Overall the story was pretty cool and the ending was a coup de grace on the piece turning this mellow drama into something more sinister.

Good luck in the WCC, Keep writing, would you kindly,

5/2/2010 c1 Lady Darkness Diamond
Wow! This is a really good story/one shot.

I like the way you opened the story by talking about Matthew and his friends. You described them well without getting too much into long, unnecessary details( like I tend to do...). Very refreshing to see that. Short and succinct.

I also thought you brought out Hannah's character well. This is only 1,981 words, but that's more than enough to give readers the feeling that Hannah can be a little bit of a handful at times. :)

And the cliffhanger at the end was just perfect. Every Author loves their cliffhangers right? And the way you did this one left me, and no doubt all of your other readers, screaming for more information! That omnipresent "Where is she by the way?" cues you in to the fact that something is wrong and you left it off at exactly the right spot. Nicely done.


What DOES happen to Hannah anyway?_?
5/2/2010 c1 4lookingwest
Almost a whole week had passed, and the closest any of them had come to a fight was Pete's new vegetarian ideals clashing with Jody's die-hard carnivorism.

-More of a personal preference than anything, but I'd suggest maybe replacing the word 'was' after 'fight' with 'concerned'.

Yet they had managed it, and...

-Would suggest omitting "had"

For some reason I've started out this piece with thinking it was during medieval times, though because of the temporary names I was wary of my own assumption. This might be because when I see the prompt I think of knights and medieval times...this is more of a pointless personal observation than anything, but I had a little loss of historical sense.

...what was on the other-side.

-Not sure if 'other-side' needs a hyphen. I'm unsure of this though...in fact now that I think about it I'm not sure about hyphen etiquette at all, so you probably know what you're doing.

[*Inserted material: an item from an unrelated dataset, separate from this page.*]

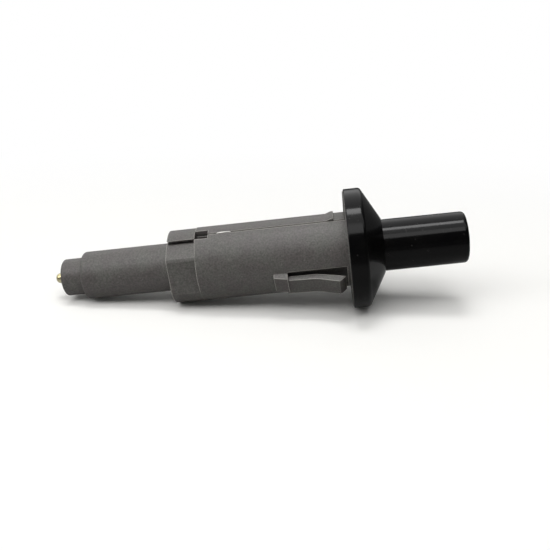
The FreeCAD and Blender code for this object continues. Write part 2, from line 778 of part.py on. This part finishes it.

...and an icy, gunmetal ocean

-"gunmetal"-wow, beautiful flourish of description and word choice.

"You're no fun," she said. It sounded like she was delivering a death sentence.

-loved that tag "like a death sentence"-very ominous.

...reeking of smoke and tobacco.

-I want you to be a little more descriptive with what kind of "smoke" here. Because tobacco smoke is a smell, but you say he smells like tobacco already-so is this smoke cigarette smoke or maybe wood-burning smoke?

There was nothing. Just darkness.


Love your ending. You built up with the foreshadow in a lot of different places. I like how you gave me a story with the painting/photo. Yours is the first submission I've read so far, and I really like how it gave me a simple scene and character situation that resulted in a shiver down my spine. Very creepy idea when Hannah disappeared from the pub-and I like how that exploration and Matthew's reluctance to submit to it drove something between them-very clever story telling. It reminds me of this short story I read called 'We Didn't'-but anyway, very smooth writing too. Most of my little editing remarks are extremely picky because I found nothing obviously grammatically/spelling-wise wrong. So thumbs up here. Loved getting to know your characters so well in only 2,0-ish words :D
5/2/2010 c1 4firefly114
Loved this! The beginning was catchy and it caught my attention. You used vivid details, which I liked. And I liked Matthew :) I liked how you ended it, but if you ever revisit this, I would add maybe one line or so. Nice work!
5/2/2010 c1 Daggerhart
I liked the detail that you used in your writing. It was informative and easy to imagine.

I enjoyed the read because you kept the whole thing mysterious until the very end.

I think that you could've explained the ending a bit better. It's a little unclear what had happened.